Solution to the Structural Problem

It leaves us with only one option of somehow acquiring the entire portion of land at a fairly equal price; of course excluding any small deviations for differential features in the land. When there is single or very few sellers, this process happens naturally via free market mechanisms. Also when these multiple sellers form a cooperative body that negotiates on their behalf, a sale closure outcome can be achieved.

However there are many reasons why such a cooperative body won’t be formed in volition. Firstly the transaction costs to form such a cooperative body are prohibitive to the farmers, especially because they are under no particular obligation to sell their land. Secondly there is heavy disincentive for farmers to organize themselves collectively, because they are better off individually than if they behaved cooperatively. Hence, when there are multiple uncooperative sellers like this, a market failure / breakdown is inevitable. And free market thinkers would also concede the necessity of an intervention when this happens.

There are two feasible ways to purchase the entire land at a fairly equal price viz. (a) Government intervention via a land acquisition act (b) Powerful politicians/mafia take control of the process and coerce the sellers to sell at an equal price.

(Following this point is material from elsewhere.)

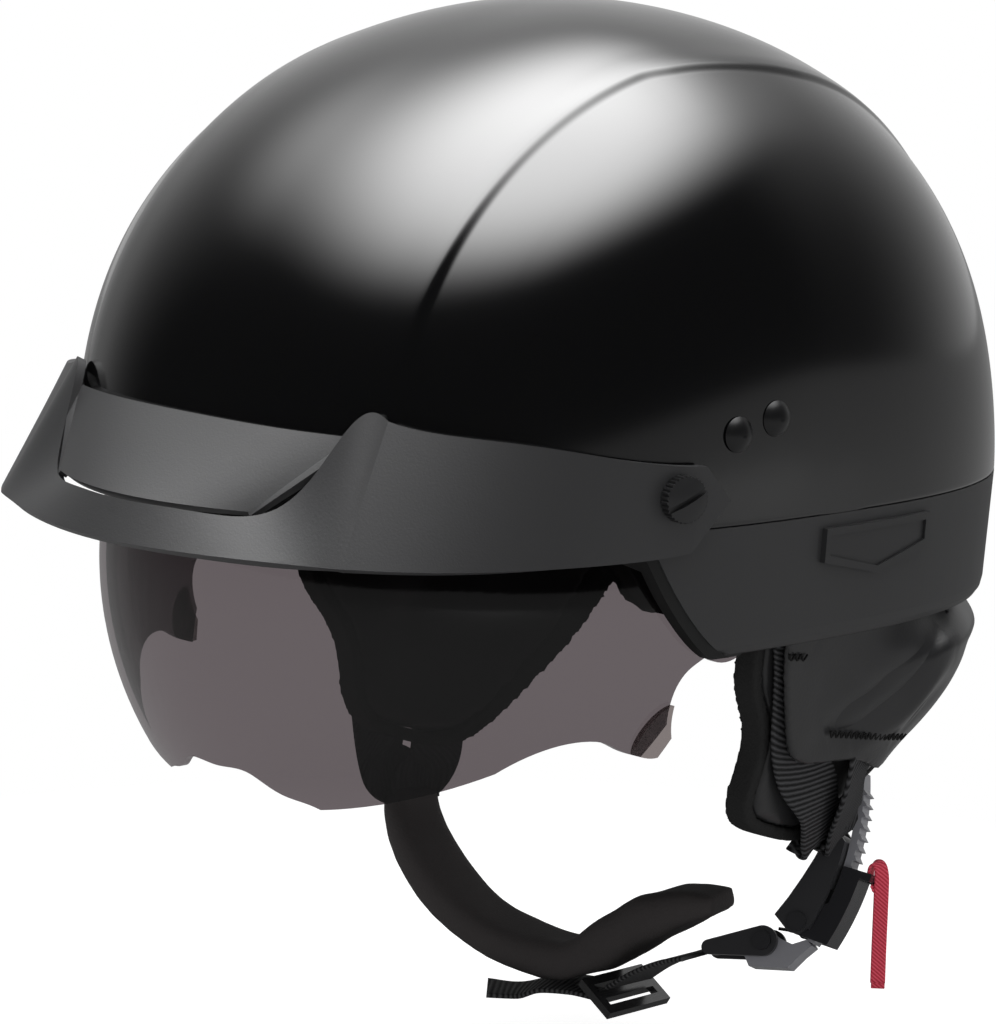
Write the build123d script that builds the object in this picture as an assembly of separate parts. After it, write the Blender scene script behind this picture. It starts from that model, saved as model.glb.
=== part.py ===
from build123d import *
import os
from math import atan2, cos, degrees, hypot, pi, radians, sin, sqrt

# Half shell motorcycle helmet with drop-down sun lens, sun peak and ratchet chin strap.
# Millimetres. +Z is up, the face looks along -Y and the wearer's left side is +X.
# The origin is the middle of the head opening, in the plane where the shell meets its skirt.

# Outer shell: a dome whose plan is a superellipse that shrinks towards the crown
shell_half_width = 114.0
shell_front_reach = 140.0
shell_back_reach = 129.9
shell_crown_height = 134.4
shell_wall = 3.5
plan_power = 2.65
side_rise_power = 3.418
side_round_power = 1.974
back_rise_power = 1.663
back_round_power = 2.055
front_rise_power = 2.3
front_round_power = 1.5625
dome_height_shares = (0.0, 0.15, 0.32, 0.48, 0.63, 0.76, 0.87, 0.95, 0.99)
quarter_pole_shares = ((1.0, 0.0), (1.0, 0.3), (1.02, 1.02), (0.3, 1.0), (0.0, 1.0))

# Raised centre band of the shell, bounded by a crease on each side
band_rise = 1.5
band_half_width = 64.5
band_outline_shares = ((1.0, -1.2), (1.0, -0.25), (1.02, -0.18), (1.042, -0.05), (1.061, 0.08),
                       (1.079, 0.25), (1.07, 0.45), (1.02, 0.7), (0.95, 1.2))

# Face opening, seen from the side: shares of the shell's front reach and of the skirt's depth
opening_edge_shares = ((-1.12, 0.325), (-0.86, 0.29), (-0.66, 0.17), (-0.525, 0.0), (-0.467, -0.315),
                       (-0.401, -0.669), (-0.334, -0.915), (-0.25, -1.04))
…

The coercion need not always be via hard threats to life or property; but it can be soft on how sellers don’t have a choice or run the risk of seeing their property devalued (due to access being cut off, or being too late in the process). In many states where vast land acquisition has happened without government intervention, the footprints of option (b) can be seen when probed further. Since option (b) is also an undesirable social outcome, we are left with option (a). Hence however emotionally hard the act of land acquisition is, intervention by the government is perhaps the fairest way to do this cruel thing in such a zero sum land game.